I'm certain that he left me to suffer because he had a problem with my addiction. I should have made a formal complaint however he made me feel so crap about myself that I felt like I somehow deserved to be treated like shit.
This likely is correct. In the past 3 years, I've been hospitalized for close to 365 days, I've had 3 heart surgeries and a pacemaker put in, 18 weeks worth of IV antibiotics, and numerous other things due to infected abscesses from IV, blood infection, sepsis and endocarditis, also I lost my lower lobe in my right lung due to pulmonary emboli.
So, here's the thing: medical professionals are human beings.

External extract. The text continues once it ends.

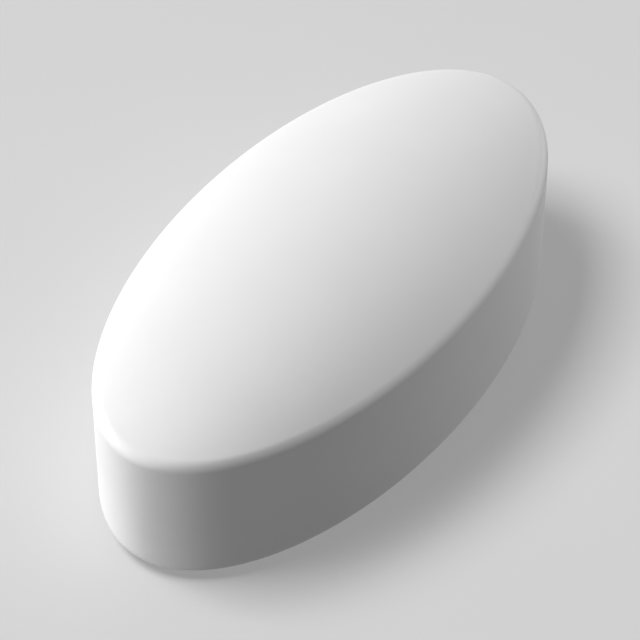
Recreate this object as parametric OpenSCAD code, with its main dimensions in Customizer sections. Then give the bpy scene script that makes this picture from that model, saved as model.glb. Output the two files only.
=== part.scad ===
// Magnetic stir bar, elliptical pattern: a white PTFE jacket moulded in one piece round a rod magnet.
// Millimetres. X runs along the bar, Y across it and Z up.
// The origin is the middle of the flat underside that the bar stands on.

/* [Jacket] */
// Length along X
jacket_length = 40; // [34:0.5:60]
// Width along Y
jacket_width = 20.5; // [16:0.1:40]
// Height of the upright wall, from the underside to the sharp corner that it would make with the crown
wall_height = 12.1; // [10:0.1:20]
// Rise of the domed crown above that corner
crown_rise = 2.5; // [1:0.1:4]
// Radius that rounds the crown into the wall
crown_edge_radius = 0.9; // [0.2:0.1:2]
// Radius that rounds the wall into the underside
base_edge_radius = 1.7; // [0.2:0.1:3]

/* [Magnet] */
// Diameter of the rod magnet
magnet_diameter = 8; // [4:0.1:9.6]
// Length of the rod magnet
magnet_length = 30; // [16:0.5:36]
// Chamfer on both ends of the rod magnet
magnet_chamfer = 0.5; // [0.1:0.1:1]
// Thickness of the jacket under the magnet
floor_thickness = 2; // [1:0.1:4]
// Gap between the magnet and the jacket, which is none where the jacket is moulded on
moulding_gap = 0; // [0:0.05:0.3]

/* [Hidden] */
$fn = 180;

// How far each rounded edge stands proud of the faces beside it, so that their curves cross at a clear point
lap = 0.002;
quarter_turn = 90;

half_length = jacket_length / 2;
width_share = jacket_width / jacket_length;
magnet_height = floor_thickness + moulding_gap + magnet_diameter / 2;

// The crown is an arc through its own top and through the sharp corner above the wall.
crown_radius = (half_length * half_length + crown_rise * crown_rise) / (2 * crown_rise);
crown_centre = [0, wall_height + crown_rise - crown_radius];

// The crown's rounded edge reaches the full length, and a lap above the crown at the point where they meet.
crown_edge_reach = crown_radius + lap - crown_edge_radius;
crown_edge_x = half_length - crown_edge_radius;
crown_edge_rise = sqrt(crown_edge_reach * crown_edge_reach - crown_edge_x * crown_edge_x);
crown_edge_centre = [crown_edge_x, crown_centre[1] + crown_edge_rise];
crown_end = crown_centre + (crown_edge_centre - crown_centre) * crown_radius / crown_edge_reach;

// The rounded edge of the base reaches the full length, and a lap below the underside that trims it flat.
base_edge_centre = [half_length - base_edge_radius, base_edge_radius - lap];

// Half of the section along the bar, with the length as its width, before the underside is trimmed
module half_section() {
    polygon([
        [0, -lap], [base_edge_centre[0], -lap], base_edge_centre, [half_length - lap, base_edge_centre[1]],
        [half_length - lap, crown_edge_centre[1]], crown_edge_centre, [0, crown_edge_centre[1]]
    ]);
    intersection() {
        translate(crown_centre) circle(crown_radius);
        translate([0, base_edge_centre[1]]) square([crown_end[0], wall_height + crown_rise]);
    }
    translate(crown_edge_centre) circle(crown_edge_radius);
    translate(base_edge_centre) circle(base_edge_radius);
}

// The section turned about Z and narrowed across Y, a quarter turn at a time, which keeps every face simple
module elliptical_body() {
    intersection() {
        union()
            for (turn = [0:3])
                scale([1, width_share, 1])
                    rotate(turn * quarter_turn)
                        rotate_extrude(angle = quarter_turn)
                            half_section();
        translate([-jacket_length, -jacket_width, 0])
            cube([2 * jacket_length, 2 * jacket_width, 2 * (wall_height + crown_rise)]);
    }
}

// A rod along X with both ends chamfered, grown on every side by an allowance
module chamfered_rod(allowance) {
    radius = magnet_diameter / 2 + allowance;
    half = magnet_length / 2 + allowance;
    tip = radius - magnet_chamfer;
    translate([0, 0, magnet_height])
        rotate([0, 90, 0])
            rotate_extrude()
                polygon([
                    [0, -half], [tip, -half], [radius, magnet_chamfer - half],
                    [radius, half - magnet_chamfer], [tip, half], [0, half]
                ]);
}

module ptfe_jacket() {
    color("white")
        difference() {
            elliptical_body();
            chamfered_rod(moulding_gap);
        }
}

module bar_magnet() {
    color("dimgray")
        chamfered_rod(0);
}

ptfe_jacket();
bar_magnet();
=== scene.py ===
# %% [markdown]
# # A magnetic stir bar
#
# A stir bar is a rod magnet sealed inside a smooth white jacket of PTFE, the slippery plastic of
# laboratory ware. It lies in a beaker, and a magnet that turns under the beaker spins it. This one has
# an elliptical outline, an upright wall, a low domed crown and a flat underside.
#
# This lesson builds its visible surface in Blender. The CAD model is loaded first as a fixed frame: it
# says where each part is and how big it is, in metres, with X along the bar and Z up. Every size that
# the frame can give is read from it, and the others are named where they are first used.

# %% Load the CAD frame
import math

import bpy
import numpy as np
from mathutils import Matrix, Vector


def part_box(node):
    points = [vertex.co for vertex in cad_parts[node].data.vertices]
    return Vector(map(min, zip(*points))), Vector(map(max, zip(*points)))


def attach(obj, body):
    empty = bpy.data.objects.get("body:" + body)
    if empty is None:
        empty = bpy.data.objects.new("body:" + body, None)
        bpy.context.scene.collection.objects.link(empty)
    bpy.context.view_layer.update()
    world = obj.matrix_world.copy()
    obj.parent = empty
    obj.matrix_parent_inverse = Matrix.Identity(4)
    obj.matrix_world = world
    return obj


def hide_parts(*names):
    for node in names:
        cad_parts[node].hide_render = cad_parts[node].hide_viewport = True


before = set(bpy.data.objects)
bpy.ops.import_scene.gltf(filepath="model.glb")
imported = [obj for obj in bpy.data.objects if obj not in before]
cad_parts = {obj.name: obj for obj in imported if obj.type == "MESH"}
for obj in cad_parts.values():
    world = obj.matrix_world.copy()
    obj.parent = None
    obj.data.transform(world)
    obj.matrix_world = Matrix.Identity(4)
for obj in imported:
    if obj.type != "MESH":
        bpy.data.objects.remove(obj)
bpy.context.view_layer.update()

BODY = "root"
MM = 0.001

# %% [markdown]
# ## The camera comes first
#
# Choosing the viewpoint before modelling tells you which edges will show. A small part is best seen
# from far off through a long lens, because that keeps its sides nearly parallel. So the camera stands
# about thirteen half-lengths away, a little over half way up between level and overhead, and looks
# slantwise across the bar from its left end. The direction is written as two angles, azimuth and
# elevation, which are easier to adjust than three coordinates.

# %% Place the camera
jacket_lo, jacket_hi = (Vector(corner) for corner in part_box("ptfe_jacket"))
HALF_LENGTH, HALF_WIDTH, _ = (jacket_hi - jacket_lo) / 2
HEIGHT = jacket_hi.z - jacket_lo.z
MIDDLE = (jacket_lo + jacket_hi) / 2

VIEW_AZIMUTH = math.radians(-51.4)
VIEW_ELEVATION = math.radians(51.6)
VIEW_DISTANCE = 12.9 * HALF_LENGTH
LENS_MM = 220
SENSOR_WIDTH_MM = 36
NEAREST_SEEN = HALF_LENGTH
FARTHEST_SEEN = 100 * HALF_LENGTH
AIM_SHIFT = Vector((-0.55 * MM, 0, -0.93 * MM))
AIM = MIDDLE + AIM_SHIFT


def direction(azimuth, elevation):
    """Unit vector to a point seen at these angles: azimuth turns from -Y towards +X, elevation rises."""
    level = math.cos(elevation)
    return Vector((math.sin(azimuth) * level, -math.cos(azimuth) * level, math.sin(elevation)))


def look_along(obj, place, target):
    """Puts obj at place with its -Z axis towards target and its Y axis as upright as it can be."""
    obj.location = place
    obj.rotation_mode = "QUATERNION"
    obj.rotation_quaternion = (target - place).to_track_quat("-Z", "Y")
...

Some of them can't control their bias toward addiction. Going forward, the absolute best way to handle this, is just request a new doctor. Typically the nurse will be your best bet on how to achieve this, but if your nurse is biased about drugs (and you bet, there are some), then request someone in administration. I promise you, handle it civilly, intelligently and rationally, and you'll never be subjected to that again. Doctors and other medical professionals get away with it because they assume addicts won't know any better and will take it, prove their bias wrong. Trust me, it feels much better to win playing by the rules
This goes for outpatient care as well, I had to go through over 7 different pain management doctors, 5 different cardiologists and 3 different general practice doctors to find a doctor who understands addictions, has my best interest at heart and can then develop a great doctor/patient relationship with.
The only time this will backfire is with surgeons, those son's of bitches know they can't be replaced, and you (and the rest of humanity) will have to put up with their sometimes terrible bedside manner. But, one great thing, is if they take you on, you can be assured their own selfish ego will prevent them from harming you - they want their stats to have no complications.
Although I swear my third heart surgeon (who wasn't afraid to tell everyone he disliked me and didn't want to put in a new tricuspid valve - yes, he wanted to condemn me to a life with no tricuspid valve in my heart, the Chief of Cardiothoracic Surgery had to overrule him - purposefully cut my SA Node and forced me to have Total Heart Block and be reliant on a pacemaker for the rest of my life, he retired 37 days after my surgery so obviously didn't care about his stats)
Every day that disgusting prick of a human being would come in, in the ICU and start screaming at the nurses about why they would allow a junkie to be on a morphine pump. I hope he dies a slow, painful, miserable death.
I guess the moral of the story is to not use a surgeon who is going to retire any time soon.